Many contemporary theorists have revised and updated psychoanalytic concepts rather than discarding them entirely. These revisions often integrate psychoanalytic insights with feminist, queer, and postcolonial perspectives to produce more nuanced analyses.

Exploring Emotional and Psychological Dimensions of Cinema

Where psychoanalytic theory still excels is in addressing why certain films affect us so deeply. It provides a vocabulary for discussing how films engage viewers' desires, fears, and fantasies through mechanisms like identification, projection, and transference.

  • It helps explain the enduring appeal of genres like horror, melodrama, and film noir, which tap into deep-seated anxieties and collective fantasies.
  • No other framework addresses the unconscious and emotional dimensions of the viewing experience with quite the same depth.

Continuing Relevance of Key Concepts

Several psychoanalytic concepts have proven durable enough to outlast the criticisms of the broader framework:

  • The gaze remains a central concept in discussions of how cinema positions viewers in relation to what's on screen.
  • Identification continues to be a key term for understanding how audiences relate to characters.
  • The role of the unconscious in shaping viewer responses is still taken seriously, even by scholars who reject other aspects of the theory.

These concepts have also been adapted to new contexts, including the psychological dimensions of digital media, interactive spectatorship, and evolving cultural attitudes toward gender, sexuality, and identity.

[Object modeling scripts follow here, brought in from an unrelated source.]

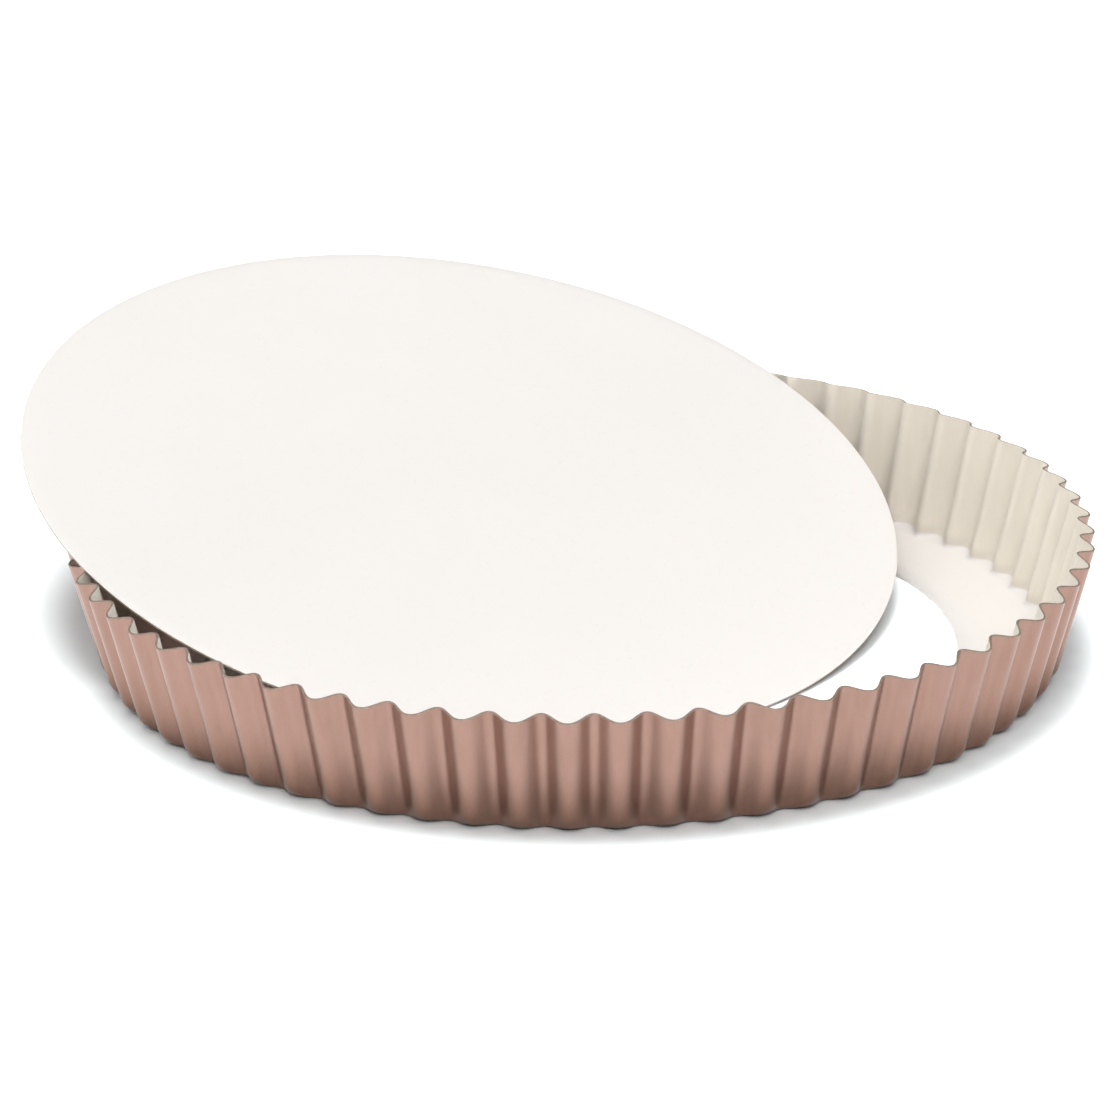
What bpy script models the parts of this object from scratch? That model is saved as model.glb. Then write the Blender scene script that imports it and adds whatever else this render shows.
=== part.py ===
"""Fluted tart pan: a stamped ring with an inward ledge, and the loose flat base that drops into it.

Metres, +Z up. The pan stands on Z = 0, and the origin is the middle of the floor that ring and base
cover together. The base leans out of the ring: its low edge stands on the table inside the hole, and
its underside lies on the rim at two points. Lifting it straight up takes it out of the ring.
"""

import math

import bmesh
import bpy
from mathutils import Matrix, Vector

# Ring, measured outside the sheet
RIM_RADIUS = 0.1405
RIM_HEIGHT = 0.0349
RIM_WAVE = 0.0006  # how far the rim dips at a lobe and rises at a groove
FLUTE_COUNT = 64
FLUTE_DEPTH = 0.0040
LOBE_WIDENING = 0.09  # 0 is a plain sine wave; more makes the lobes broad and the grooves narrow
LOBE_TOE_HEIGHT = 0.005  # a lobe curves in to the ledge below this height
LOBE_AZIMUTH = math.radians(-1.51)
FLOOR_GROOVE_RADIUS = 0.1272  # where a groove's wall would meet the floor if the corner were sharp
CORNER_RADIUS = 0.0018
HOLE_RADIUS = 0.1032
RING_SHEET = 0.0006
COLUMNS_PER_FLUTE = 6
CORNER_STEPS = 1

# Base
BASE_RADIUS = 0.1235
BASE_SHEET = 0.0008
BASE_EDGE_ROUND = 0.0002
BASE_SEGMENTS = 128
BASE_TILT = math.radians(15.2)
LOW_SIDE_AZIMUTH = math.radians(-49.4)
BASE_SHIFT = 0.0515  # level distance from the ring's axis to the base's middle
BASE_SHIFT_AZIMUTH = math.radians(129.9)
CLEARANCE = 0.00035  # left under the base's low edge, and between its underside and the rim

# Where the base's middle lies: the shift is level, and the low edge is just above the floor
BASE_NORMAL = Matrix.Rotation(LOW_SIDE_AZIMUTH, 3, "Z") @ Vector((math.sin(BASE_TILT), 0, math.cos(BASE_TILT)))
BASE_OFFSET = Vector(
    (
        BASE_SHIFT * math.cos(BASE_SHIFT_AZIMUTH),
        BASE_SHIFT * math.sin(BASE_SHIFT_AZIMUTH),
        CLEARANCE + BASE_RADIUS * math.sin(BASE_TILT) + BASE_SHEET / 2 * math.cos(BASE_TILT),
    )
)


def ring_centre():
    """Floor point under the ring's axis that puts the middle of the whole footprint at the origin."""
    reach_x = BASE_RADIUS * math.sqrt(1 - BASE_NORMAL.x**2)
    reach_y = BASE_RADIUS * math.sqrt(1 - BASE_NORMAL.y**2)
    past_left = RIM_RADIUS + BASE_OFFSET.x - reach_x
    past_back = BASE_OFFSET.y + reach_y - RIM_RADIUS
    return Vector((-past_left / 2, -past_back / 2, 0))


def collection(name, parent):
    made = bpy.data.collections.new(name)
    parent.children.link(made)
    return made


def finish(name, colour, roughness, metallic):
    """A Principled material."""
    material = bpy.data.materials.new(name)
    material.use_nodes = True
    shader = material.node_tree.nodes["Principled BSDF"]
    shader.inputs["Base Color"].default_value = (*colour, 1)
    shader.inputs["Roughness"].default_value = roughness
    shader.inputs["Metallic"].default_value = metallic
    return material


def object_from(bm, name, target):
    mesh = bpy.data.meshes.new(name)
    bm.to_mesh(mesh)
    bm.free()
    made = bpy.data.objects.new(name, mesh)
    target.objects.link(made)
    return made


def shade_round(piece, sharp_degrees):
    piece.data.shade_smooth()
    piece.data.set_sharp_from_angle(angle=math.radians(sharp_degrees))


def groove_profile():
    """Outside of the sheet at a groove, as (radius, height) from the hole's edge to the rim."""
    groove_rim = RIM_RADIUS - FLUTE_DEPTH
    slope = math.atan2(RIM_HEIGHT, groove_rim - FLOOR_GROOVE_RADIUS)
    setback = CORNER_RADIUS * math.tan(slope / 2)
    centre_radius = FLOOR_GROOVE_RADIUS - setback
    points = [(HOLE_RADIUS, 0)]
    for step in range(CORNER_STEPS + 1):
        turn = slope * step / CORNER_STEPS
        points.append(
            (
                centre_radius + CORNER_RADIUS * math.sin(turn),
                CORNER_RADIUS * (1 - math.cos(turn)),
            )
        )
    toe_share = LOBE_TOE_HEIGHT / RIM_HEIGHT
    toe_radius = FLOOR_GROOVE_RADIUS + toe_share * (groove_rim - FLOOR_GROOVE_RADIUS)
    points.append((toe_radius, LOBE_TOE_HEIGHT))
    points.append((groove_rim, RIM_HEIGHT))
    return points


def flute_wave(angle):
    """1 in the middle of a lobe and -1 in the middle of a groove."""
    turn = FLUTE_COUNT * angle
    return math.cos(turn) + LOBE_WIDENING * (1 - math.cos(2 * turn))


def toe_share_of_depth(height):
    """How much of its depth a flute has at this height: a quarter ellipse up from the ledge."""
    if height >= LOBE_TOE_HEIGHT:
        return 1
    below = 1 - height / LOBE_TOE_HEIGHT
    return math.sqrt(1 - below**2)


def push_into_flutes(vertex):
    """Moves a point of the turned groove profile out and down to the fluted surface."""
    angle = math.atan2(vertex.co.y, vertex.co.x)
    radius = math.hypot(vertex.co.x, vertex.co.y)
    height = vertex.co.z
    wave = flute_wave(angle)
    fluted = radius + FLUTE_DEPTH * (1 + wave) / 2 * toe_share_of_depth(height)
    vertex.co.x = fluted * math.cos(angle)
    vertex.co.y = fluted * math.sin(angle)
    vertex.co.z = height - RIM_WAVE * wave * height / RIM_HEIGHT


def make_ring(target, outside, inside):
    """The turned profile pushed into flutes, then given its sheet thickness on the inside."""
    bm = bmesh.new()
    points = [bm.verts.new((radius, 0, height)) for radius, height in groove_profile()]
    edges = [bm.edges.new(pair) for pair in zip(points, points[1:])]
    bmesh.ops.spin(
        bm,
        geom=points + edges,
        cent=(0, 0, 0),
        axis=(0, 0, 1),
        angle=2 * math.pi,
        steps=FLUTE_COUNT * COLUMNS_PER_FLUTE,
        use_merge=True,
    )
    for vertex in bm.verts:
        push_into_flutes(vertex)
    bmesh.ops.recalc_face_normals(bm, faces=bm.faces)
    ledge = min(bm.faces, key=lambda face: face.calc_center_median().z)
    if ledge.normal.z > 0:
        bmesh.ops.reverse_faces(bm, faces=bm.faces)
    ring = object_from(bm, "fluted_ring", target)
    ring.location = ring_centre()
    ring.rotation_euler.z = LOBE_AZIMUTH
    ring.data.materials.append(outside)
    ring.data.materials.append(inside)
    shade_round(ring, 50)
    sheet = ring.modifiers.new("sheet", "SOLIDIFY")
    sheet.thickness = RING_SHEET
    sheet.offset = -1
    sheet.use_even_offset = True
    sheet.material_offset = 1
    return ring


def make_base(target, coating):
    """The flat disc, its origin at its middle, which is on the line that it lifts along."""
    bm = bmesh.new()
    bmesh.ops.create_cone(
        bm,
        cap_ends=True,
        segments=BASE_SEGMENTS,
        radius1=BASE_RADIUS,
        radius2=BASE_RADIUS,
        depth=BASE_SHEET,
    )
    base = object_from(bm, "loose_base", target)
    base.location = ring_centre() + BASE_OFFSET
    base.rotation_euler = BASE_NORMAL.to_track_quat("Z", "Y").to_euler()
    base.data.materials.append(coating)
    shade_round(base, 40)
    edge = base.modifiers.new("edge", "BEVEL")
    edge.width = BASE_EDGE_ROUND
    edge.segments = 1
    edge.limit_method = "ANGLE"
    edge.angle_limit = math.radians(60)
    return base


def main():
    for old in list(bpy.data.objects):
        bpy.data.objects.remove(old, do_unlink=True)
    pan = collection("tart_pan", bpy.context.scene.collection)
    rose = finish("rose_coating", (0.50, 0.27, 0.20), 0.42, 0.35)
    cream_inside = finish("cream_lining", (0.90, 0.86, 0.81), 0.38, 0.0)
    cream_base = finish("cream_base", (0.93, 0.89, 0.85), 0.38, 0.0)
    make_ring(pan, rose, cream_inside)
    make_base(pan, cream_base)


main()
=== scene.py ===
"""Looks of the fluted tart pan: the stamped two-colour ring and the loose base that leans out of it.

Metres, +Z up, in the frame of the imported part.
"""

import math

import bpy
import numpy as np
from mathutils import Matrix, Vector


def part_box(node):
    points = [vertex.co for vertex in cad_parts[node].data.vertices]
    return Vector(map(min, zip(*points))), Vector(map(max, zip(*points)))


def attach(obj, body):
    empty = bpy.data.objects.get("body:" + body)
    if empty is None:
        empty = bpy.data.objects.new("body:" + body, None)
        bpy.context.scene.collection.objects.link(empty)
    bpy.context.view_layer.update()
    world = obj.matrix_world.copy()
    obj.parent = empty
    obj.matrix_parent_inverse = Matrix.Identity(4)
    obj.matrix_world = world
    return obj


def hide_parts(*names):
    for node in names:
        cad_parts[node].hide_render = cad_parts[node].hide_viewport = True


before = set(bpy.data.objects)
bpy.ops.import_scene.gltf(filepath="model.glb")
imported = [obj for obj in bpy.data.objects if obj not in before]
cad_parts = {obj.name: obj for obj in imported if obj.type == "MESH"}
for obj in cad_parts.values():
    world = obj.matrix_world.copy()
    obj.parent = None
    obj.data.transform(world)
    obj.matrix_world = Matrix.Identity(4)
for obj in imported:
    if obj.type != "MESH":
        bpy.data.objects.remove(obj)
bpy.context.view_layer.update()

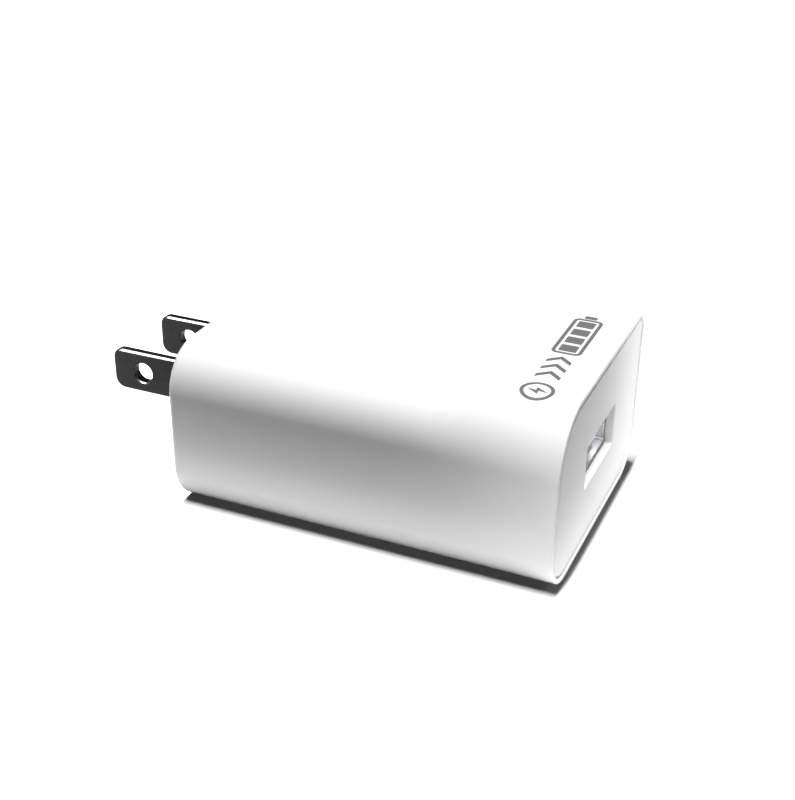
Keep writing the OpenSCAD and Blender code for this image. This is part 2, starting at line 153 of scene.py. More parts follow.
def offset_in(outline: Array, amount: float) -> Array:
    """Moves a closed anticlockwise outline inwards.

    Each point goes along the mean of its two edges' inward normals, stretched
    by the half-angle's cosine so that the edges stay parallel.

    Args:
        outline: the outline's points.
        amount: how far inwards, or outwards where it is negative.

    Returns:
        The moved points.
    """
    edge = np.roll(outline, -1, axis=0) - outline
    normal = np.stack([-edge[:, 1], edge[:, 0]], 1) / np.linalg.norm(edge, axis=1)[:, None]
    mean = normal + np.roll(normal, 1, axis=0)
    mean /= np.maximum((mean * mean).sum(1), MITRE)[:, None] / 2.0
    return outline + amount * mean


def stand_up(outline: Array, x: float | Array) -> Array:
    """Gives a y-z outline its place along x."""
    return np.column_stack([np.broadcast_to(x, len(outline)), outline])


def rounding(radius: float, count: int = 5) -> Array:
    """A quarter round over an edge, as rows of (depth from the face, inset from the side).

    Depth is the radius times one less the sine, inset the radius times one
    less the cosine, from the side (angle 0) to the face (angle 90).
    """
    angle = np.radians(np.linspace(0.0, 90.0, count))
    return radius * np.stack([1.0 - np.sin(angle), 1.0 - np.cos(angle)], 1)


def soft_box(low: tuple[float, float, float], high: tuple[float, float, float], soft: float) -> list[Array]:
    """Loops across x of a box with its edges chamfered.

    Args:
        low: its corner at the least x, y and z.
        high: the opposite corner.
        soft: how far each chamfer runs.

    Returns:
        Four loops, from the least x to the greatest.
    """
    (x0, y0, z0), (x1, y1, z1) = low, high
    full = rounded_box(y1 - y0, z1 - z0, soft, 3)
    middle = np.array([(y0 + y1) / 2, (z0 + z1) / 2])
    inner = full * np.array([1 - 2 * soft / (y1 - y0), 1 - 2 * soft / (z1 - z0)])
    line = [(x0, inner), (x0 + soft, full), (x1 - soft, full), (x1, inner)]
    return [stand_up(outline + middle, x) for x, outline in line]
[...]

Legacy in Shaping Film Studies as a Discipline

Psychoanalytic film theory played a crucial role in establishing film studies as a legitimate academic discipline. It provided a theoretical framework for treating film as a complex symbolic and ideological system, not just entertainment or a technical craft.

The issues it brought to the center of film studies, including spectatorship, identification, and the politics of representation, remain foundational to the field. Even scholars who work primarily within other frameworks are often responding to questions that psychoanalytic theory first raised.